| SUPPLIED MATERIAL |
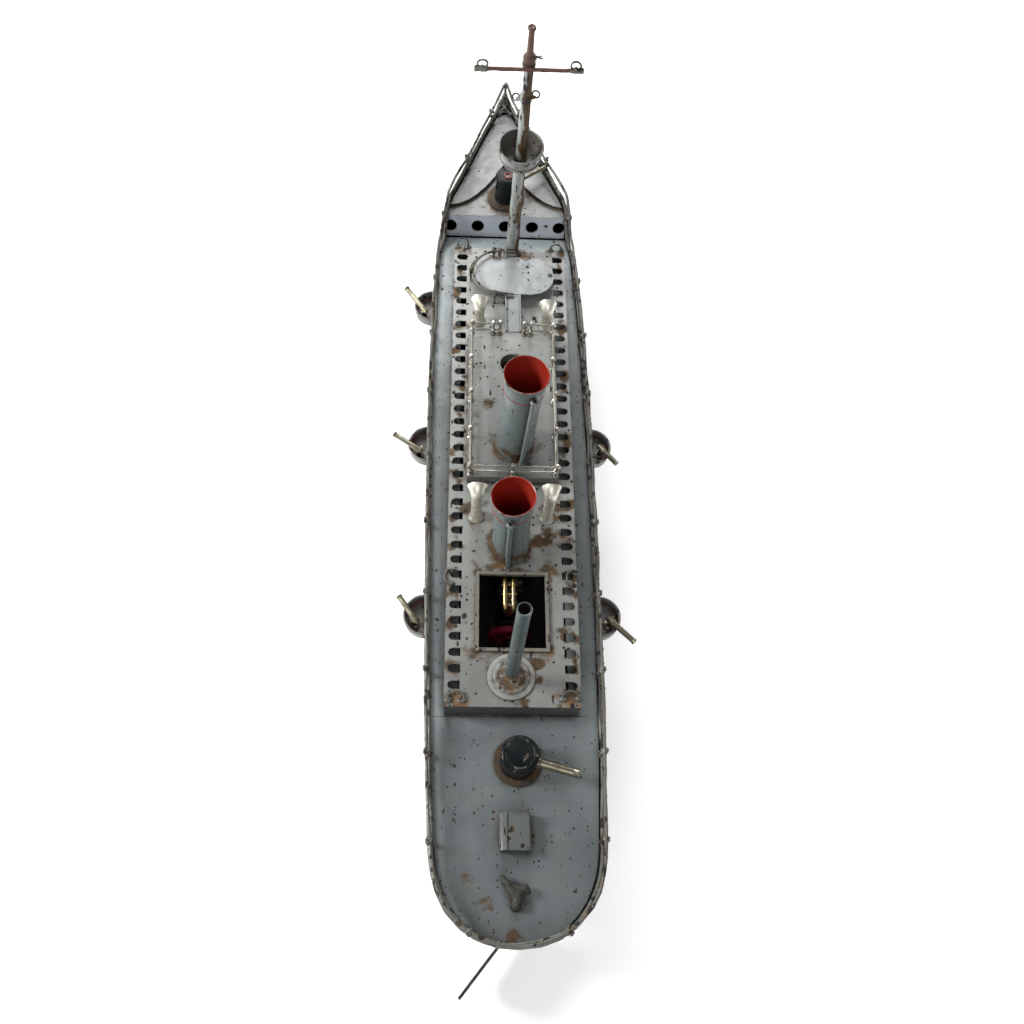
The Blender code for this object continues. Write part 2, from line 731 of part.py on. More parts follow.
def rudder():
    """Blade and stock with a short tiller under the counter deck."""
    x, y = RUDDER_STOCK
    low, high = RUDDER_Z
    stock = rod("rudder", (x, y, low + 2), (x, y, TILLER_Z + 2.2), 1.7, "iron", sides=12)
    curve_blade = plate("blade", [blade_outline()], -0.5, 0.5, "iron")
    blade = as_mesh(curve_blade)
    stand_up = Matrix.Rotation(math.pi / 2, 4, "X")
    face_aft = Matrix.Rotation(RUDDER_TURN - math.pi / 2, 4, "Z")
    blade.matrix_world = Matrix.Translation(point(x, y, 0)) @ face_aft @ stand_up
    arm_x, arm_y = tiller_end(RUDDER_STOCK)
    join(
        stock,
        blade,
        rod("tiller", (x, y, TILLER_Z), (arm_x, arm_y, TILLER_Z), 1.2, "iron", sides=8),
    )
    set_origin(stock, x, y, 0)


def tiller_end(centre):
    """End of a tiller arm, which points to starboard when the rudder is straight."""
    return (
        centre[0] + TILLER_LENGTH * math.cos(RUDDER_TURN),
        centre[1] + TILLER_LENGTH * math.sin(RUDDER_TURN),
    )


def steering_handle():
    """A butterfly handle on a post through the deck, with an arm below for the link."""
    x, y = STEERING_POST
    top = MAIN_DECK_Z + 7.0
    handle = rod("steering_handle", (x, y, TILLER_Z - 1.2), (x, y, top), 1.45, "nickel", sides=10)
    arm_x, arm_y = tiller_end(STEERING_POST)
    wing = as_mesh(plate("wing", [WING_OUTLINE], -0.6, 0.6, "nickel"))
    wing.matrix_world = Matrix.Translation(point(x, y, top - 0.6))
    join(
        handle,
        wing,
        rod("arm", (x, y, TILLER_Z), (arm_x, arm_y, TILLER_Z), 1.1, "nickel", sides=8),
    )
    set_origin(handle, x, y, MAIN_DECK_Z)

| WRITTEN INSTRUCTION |
Recopy the whole listing exactly.

| FINISHED ANSWER |
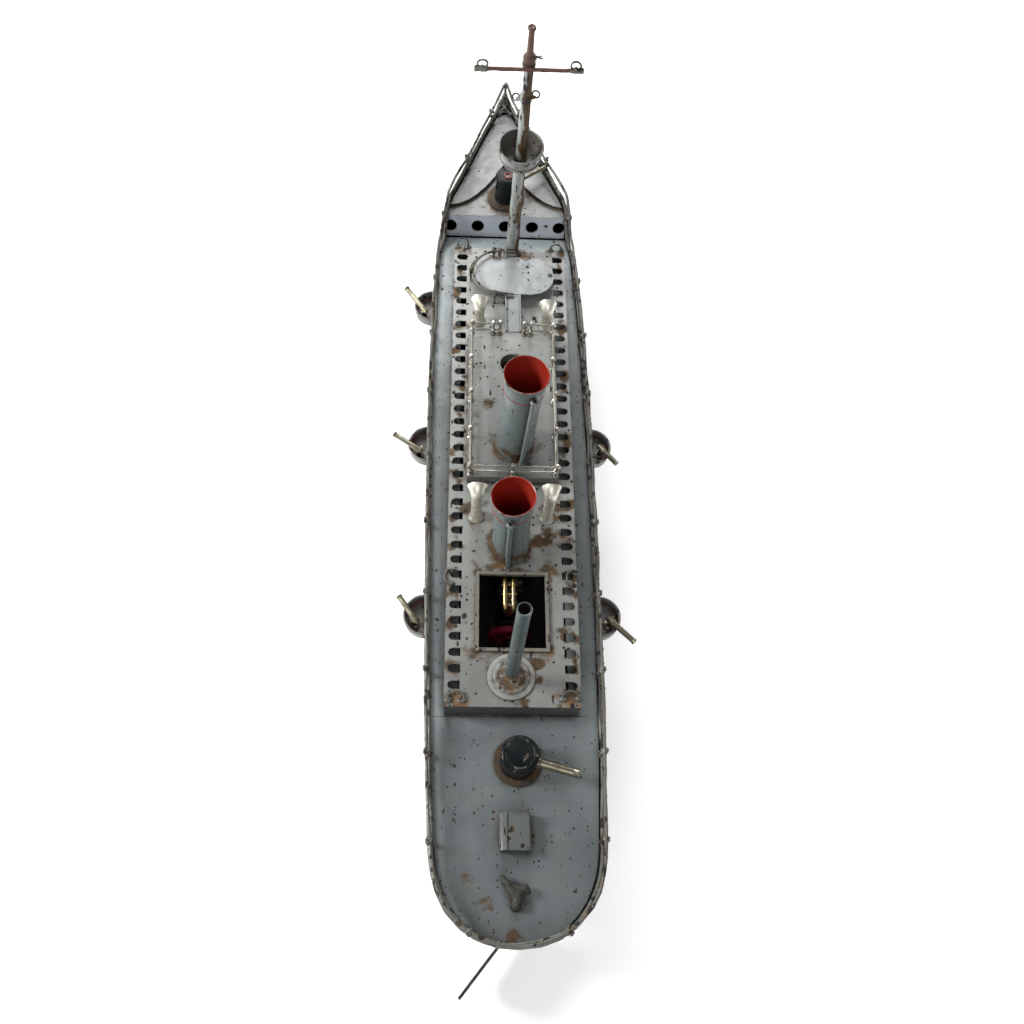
The Blender code for this object continues. Write part 2, from line 731 of part.py on. More parts follow.
def rudder():
    """Blade and stock with a short tiller under the counter deck."""
    x, y = RUDDER_STOCK
    low, high = RUDDER_Z
    stock = rod("rudder", (x, y, low + 2), (x, y, TILLER_Z + 2.2), 1.7, "iron", sides=12)
    curve_blade = plate("blade", [blade_outline()], -0.5, 0.5, "iron")
    blade = as_mesh(curve_blade)
    stand_up = Matrix.Rotation(math.pi / 2, 4, "X")
    face_aft = Matrix.Rotation(RUDDER_TURN - math.pi / 2, 4, "Z")
    blade.matrix_world = Matrix.Translation(point(x, y, 0)) @ face_aft @ stand_up
    arm_x, arm_y = tiller_end(RUDDER_STOCK)
    join(
        stock,
        blade,
        rod("tiller", (x, y, TILLER_Z), (arm_x, arm_y, TILLER_Z), 1.2, "iron", sides=8),
    )
    set_origin(stock, x, y, 0)


def tiller_end(centre):
    """End of a tiller arm, which points to starboard when the rudder is straight."""
    return (
        centre[0] + TILLER_LENGTH * math.cos(RUDDER_TURN),
        centre[1] + TILLER_LENGTH * math.sin(RUDDER_TURN),
    )


def steering_handle():
    """A butterfly handle on a post through the deck, with an arm below for the link."""
    x, y = STEERING_POST
    top = MAIN_DECK_Z + 7.0
    handle = rod("steering_handle", (x, y, TILLER_Z - 1.2), (x, y, top), 1.45, "nickel", sides=10)
    arm_x, arm_y = tiller_end(STEERING_POST)
    wing = as_mesh(plate("wing", [WING_OUTLINE], -0.6, 0.6, "nickel"))
    wing.matrix_world = Matrix.Translation(point(x, y, top - 0.6))
    join(
        handle,
        wing,
        rod("arm", (x, y, TILLER_Z), (arm_x, arm_y, TILLER_Z), 1.1, "nickel", sides=8),
    )
    set_origin(handle, x, y, MAIN_DECK_Z)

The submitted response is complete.